Austin Mok has been the director of GCAP since 2017 and recently secured reelection for 2018. Mok has been involved in establishing the R’Closet and the UCR Botanical Gardens event, “Plant a Succulent.” His committee also brought solar umbrellas to campus which can be seen in the HUB area. A request for Mok to elaborate on some of his accomplishments went unanswered.
Briana Perera has been consistent in her activity to assemble committees established by members in ASUCR. She has hired volunteers for various activities and added a sergeant of arms position in the senate. Perera did not respond to a request from The Highlander to elaborate on some of her accomplishments this year.
Connie Wi, as the Director for Marketing and Promotions of ASUCR, was involved in the marketing aspect of R’Gear in late winter quarter and is working on a project to hand out free notebooks to promote mental health. However, there are notable gulfs in activity on their social media, such as Facebook, with several days to a month passing between updates. Likewise with Instagram, the last post was a week and a half ago, at time of writing. The low turnout for the April ASUCR election was in part due to lack of marketing and voter outreach, the former being the responsibility of Wi’s office.
Vice President of Finance Jose Cortez-Hernandez ran on a platform of reinstating a system of grocery receipts for food costs. Cortez-Hernandez also campaigned to streamline the application process for organizations seeking funding. Neither of these were fulfilled. He helped establish a $1,500 grant for Black Graduation.

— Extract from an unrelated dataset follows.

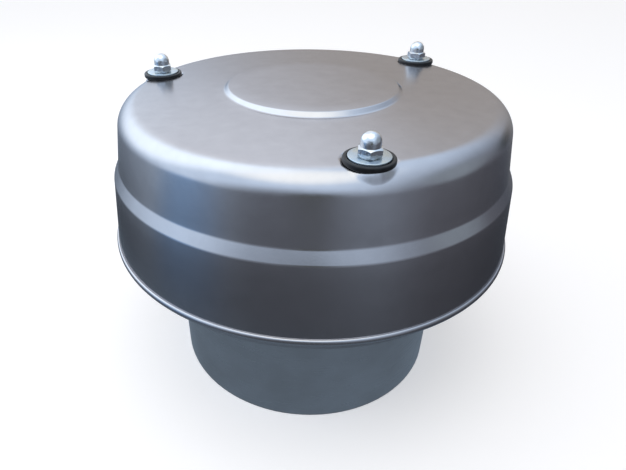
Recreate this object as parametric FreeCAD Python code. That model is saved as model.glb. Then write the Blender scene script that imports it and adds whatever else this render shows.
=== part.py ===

Cortez-Hernandez spoke in favor of political parties when the issue was put before a vote (Jan. 7), and campaigned for the $35,285.45 R’Gear allocation. He also brought a judicial case against President Ayra, Executive VP Moore and Vice President of External Affairs Li, resulting in their R’Gear veto being struck down.
Outreach Director Serena Cheng planned on visiting area high schools at least once every two months to give a presentation about UCR. Cheng also intended to bring representatives from UCR organizations with her, to offer prospective students a view of UCR’s culture and offerings. Cheng ended up conducting four visits to Romano High School, hosting a college fair at Norte Vista High School and planning a college fair for Riverside’s Poly High School.
Transfer/Non-traditional Director Maria Chavez intended to establish a Transfer Student Coffee Night Social, and planned on providing transfer students with fliers describing the resources available to them, which she achieved.
In her position as Transfer/Non-Traditional Director, she held the transfer student convocation in coordination with UCR administration. Chavez was consistently present at state of the association meetings, and stayed generally active with regards to expanding services for transfer and non-traditional students. Chavez also hosted a variety of events for transfer students, including banquets and de-stressing events. She promoted R’Gear as important to increasing school spirit, especially for transfer students.